━━ Data for the task ━━
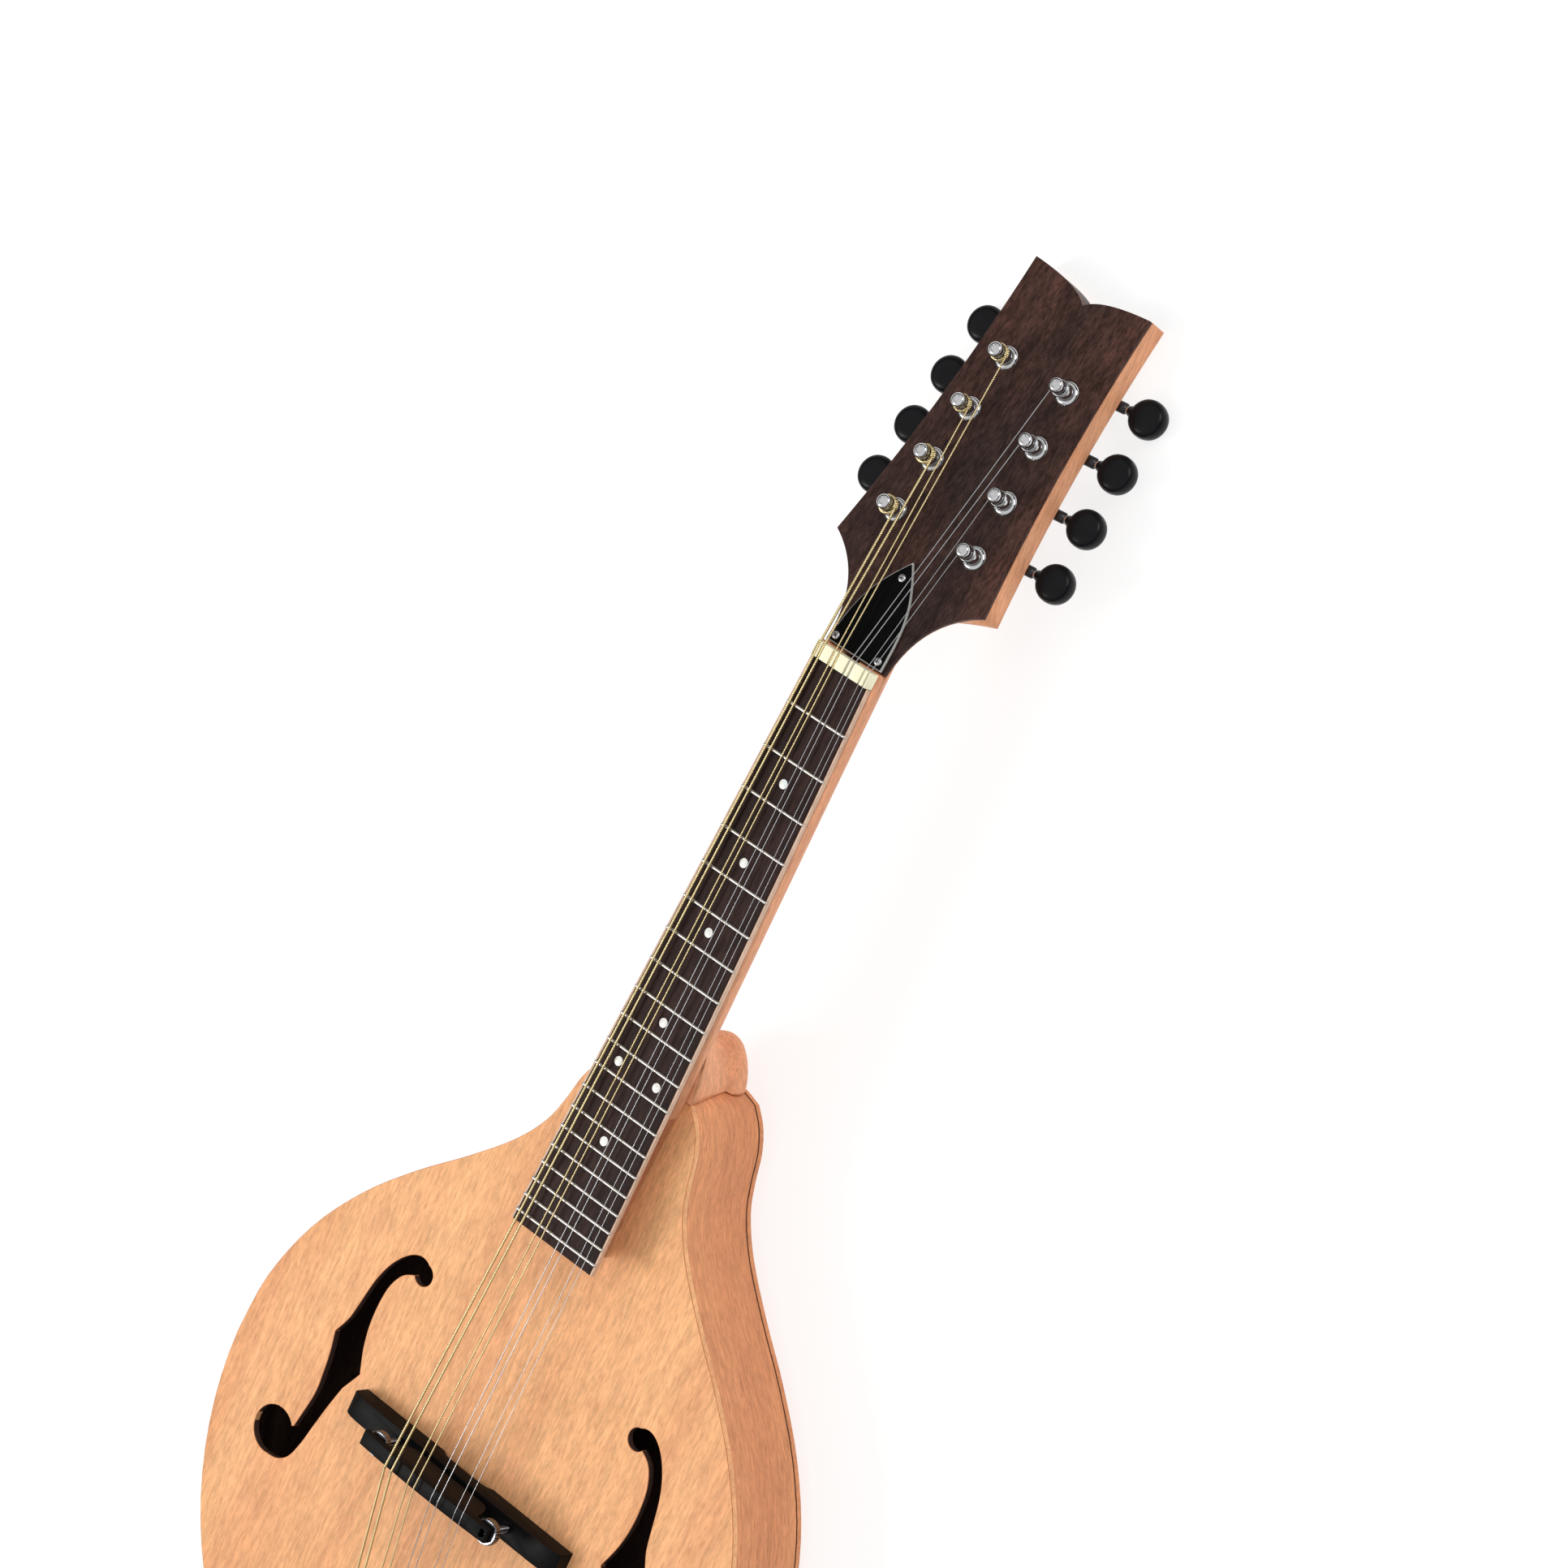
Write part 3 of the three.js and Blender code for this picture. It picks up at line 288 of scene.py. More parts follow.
def wood(name, pale, deep, pore, along, gloss=(0.42, 0.6), pores=0.55, figure=0.8, shine=0.35):
    """Open-pored wood: broad tone changes, streaks along the grain and short dark pore flecks.

    along holds 1 for each axis across the grain and a small number for each axis along it. pores
    is how dark the flecks are, figure how strong the streaks are, and shine the specular level.
    """
    material, tree, shader = new_material(name)
    across = tuple(1 if factor == 1 else factor * 1.6 for factor in along)
    halfway = tuple(1 if factor == 1 else factor * 4 for factor in along)
    broad = noise(tree, scaled_place(tree, along), 0.045, 3, 0.5)
    streaks = noise(tree, scaled_place(tree, along), 0.75, 5, 0.65)
    mottle = noise(tree, scaled_place(tree, halfway), 0.2, 4, 0.6)
    flecks = noise(tree, scaled_place(tree, across), 1.5, 2, 0.5)
    fine = noise(tree, scaled_place(tree, halfway), 0.8, 4, 0.7)
    tone = mixed(tree, ramp(tree, broad, (0.32, 0.0), (0.68, 1.0)), pale, deep)
    lines = ramp(tree, streaks, (0.3, 1 - 0.24 * figure), (0.58, 1.0), (0.8, 1 + 0.08 * figure))
    tone = mixed(tree, 1.0, tone, lines, "MULTIPLY")
    clouds = ramp(tree, mottle, (0.34, 1 - 0.14 * figure), (0.64, 1.04))
    tone = mixed(tree, 1.0, tone, clouds, "MULTIPLY")
    ripple = ramp(tree, fine, (0.36, 1 - 0.12 * figure), (0.62, 1.05))
    tone = mixed(tree, 1.0, tone, ripple, "MULTIPLY")
    fleck = ramp(tree, flecks, (0.58, 0.0), (0.7, 1.0))
    strength = arithmetic(tree, "MULTIPLY", fleck, pores)
    tree.links.new(mixed(tree, strength, tone, pore), shader.inputs["Base Color"])
    roughness_between(tree, shader, streaks, gloss[1], gloss[0])
    height = arithmetic(tree, "SUBTRACT", arithmetic(tree, "MULTIPLY", streaks, 0.5), fleck)
    bump(tree, shader, height, 0.25, 0.08)
    shader.inputs["Specular IOR Level"].default_value = shine
    return material


def metal(name, colour, gloss, grain=(1, 1, 1), grain_scale=0.8, wear=0.12):
    """Metal with faint handling marks: its gloss and tone vary a little over the surface."""
    material, tree, shader = new_material(name)
    marks = noise(tree, scaled_place(tree, grain), grain_scale, 5, 0.6)
    patches = noise(tree, scaled_place(tree, (1, 1, 1)), 0.12, 2, 0.5)
    worn = tuple(part * (1 - wear) for part in colour)
    tree.links.new(mixed(tree, patches, colour, worn), shader.inputs["Base Color"])
    roughness_between(tree, shader, marks, gloss[0], gloss[1])
    bump(tree, shader, marks, 0.06, 0.02)
    shader.inputs["Metallic"].default_value = 1
    return material


def wound_string(name, colour, groove_shade):
    """Bronze wire wound round a core: bright turns, with painted shade darkening the grooves between them.
    """
    material, tree, shader = new_material(name)
    place = scaled_place(tree, (0.15, 1, 0.15))
    turns = add_node(
        tree, "ShaderNodeTexWave", {"bands_direction": "Y"},
        Vector=place, Scale=0.42, Distortion=0.6, Detail=1.0,
    ).outputs["Fac"]
    tone = mixed(tree, ramp(tree, turns, (0.1, 0.0), (0.6, 1.0)), groove_shade, colour)
    tree.links.new(tone, shader.inputs["Base Color"])
    roughness_between(tree, shader, turns, 0.45, 0.25)
    bump(tree, shader, turns, 0.6, 0.1)
    shader.inputs["Metallic"].default_value = 1
    return material


def moulded(name, colour, gloss, speckle, shine=0.35):
    """Moulded or polished plain material: a fine skin texture and slightly uneven gloss."""
    material, tree, shader = new_material(name)
    skin = noise(tree, scaled_place(tree, (1, 1, 1)), 2.2, 4, 0.6)
    patches = noise(tree, scaled_place(tree, (1, 1, 1)), 0.15, 3, 0.5)
    varied = tuple(min(part * (1 + speckle) + 0.002, 1) for part in colour)
    tree.links.new(mixed(tree, patches, colour, varied), shader.inputs["Base Color"])
    roughness_between(tree, shader, patches, gloss[0], gloss[1])
    bump(tree, shader, skin, 0.08, 0.03)
    shader.inputs["Specular IOR Level"].default_value = shine
    return material


def pearl(name):
    material, tree, shader = new_material(name)
    swirl = noise(tree, scaled_place(tree, (1, 0.5, 1)), 0.9, 3, 0.6)
    green, cream, blue = (0.62, 0.66, 0.62), (0.86, 0.84, 0.78), (0.7, 0.78, 0.8)
    tone = ramp(tree, swirl, (0.3, green), (0.5, cream), (0.7, blue))
    tree.links.new(tone, shader.inputs["Base Color"])
    roughness_between(tree, shader, swirl, 0.2, 0.35)
    return material


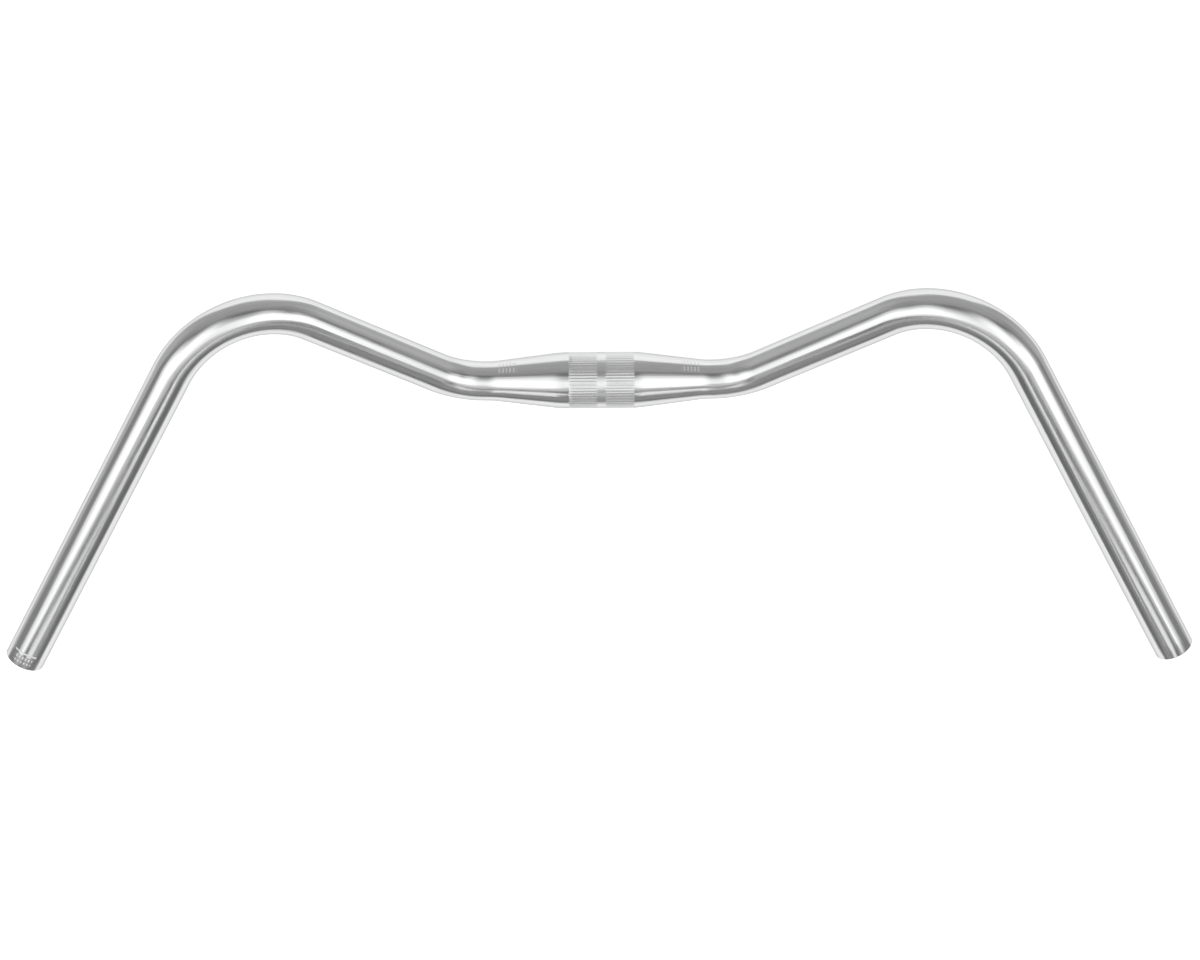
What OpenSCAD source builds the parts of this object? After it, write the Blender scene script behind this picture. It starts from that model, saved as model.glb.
━━━
_Aim_
Above are the records; please copy exactly their first line and each line after it through the line containing "dark pore flecks.", and no line after that.

_Exercise answer_
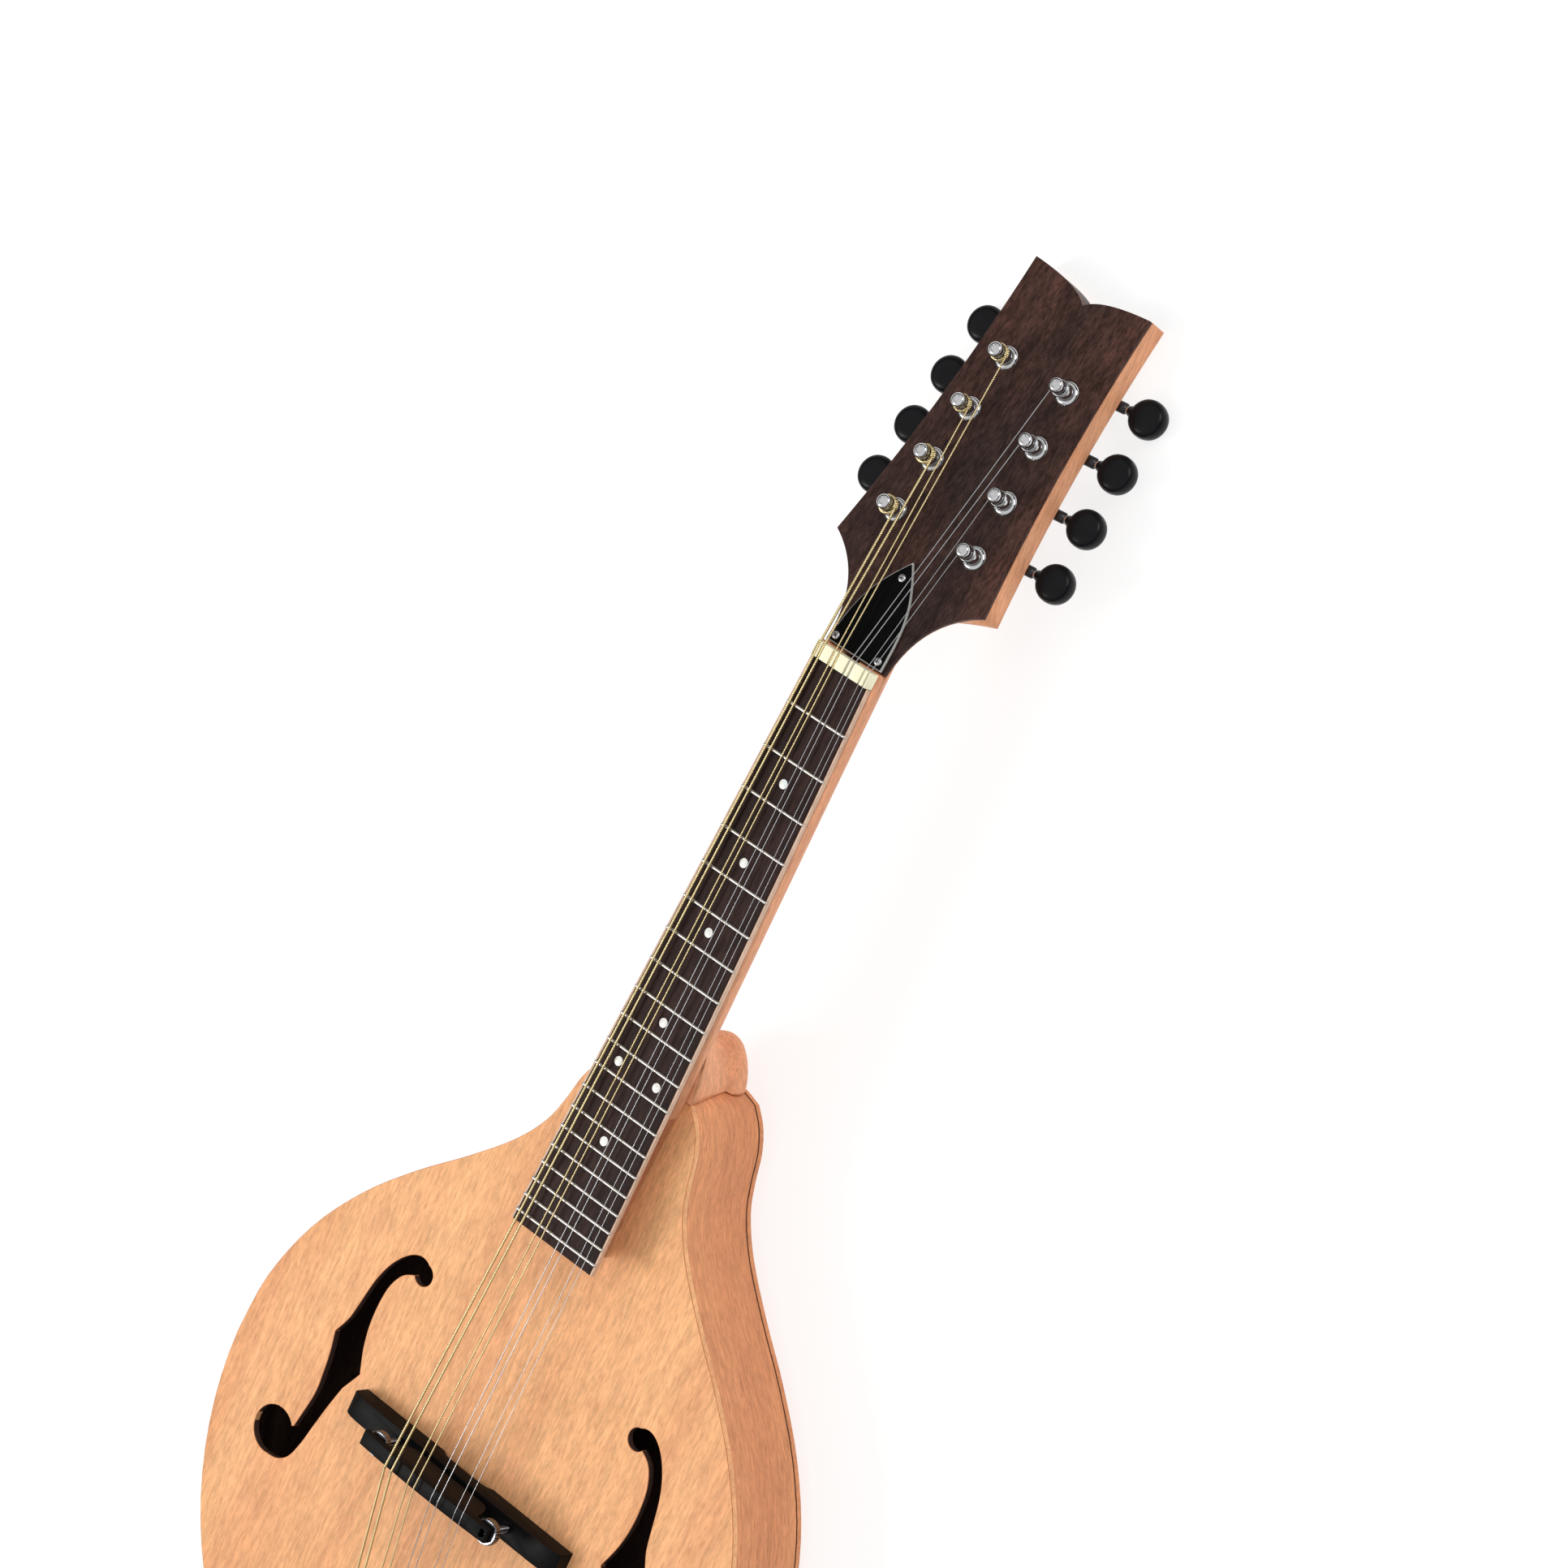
Write part 3 of the three.js and Blender code for this picture. It picks up at line 288 of scene.py. More parts follow.
def wood(name, pale, deep, pore, along, gloss=(0.42, 0.6), pores=0.55, figure=0.8, shine=0.35):
    """Open-pored wood: broad tone changes, streaks along the grain and short dark pore flecks.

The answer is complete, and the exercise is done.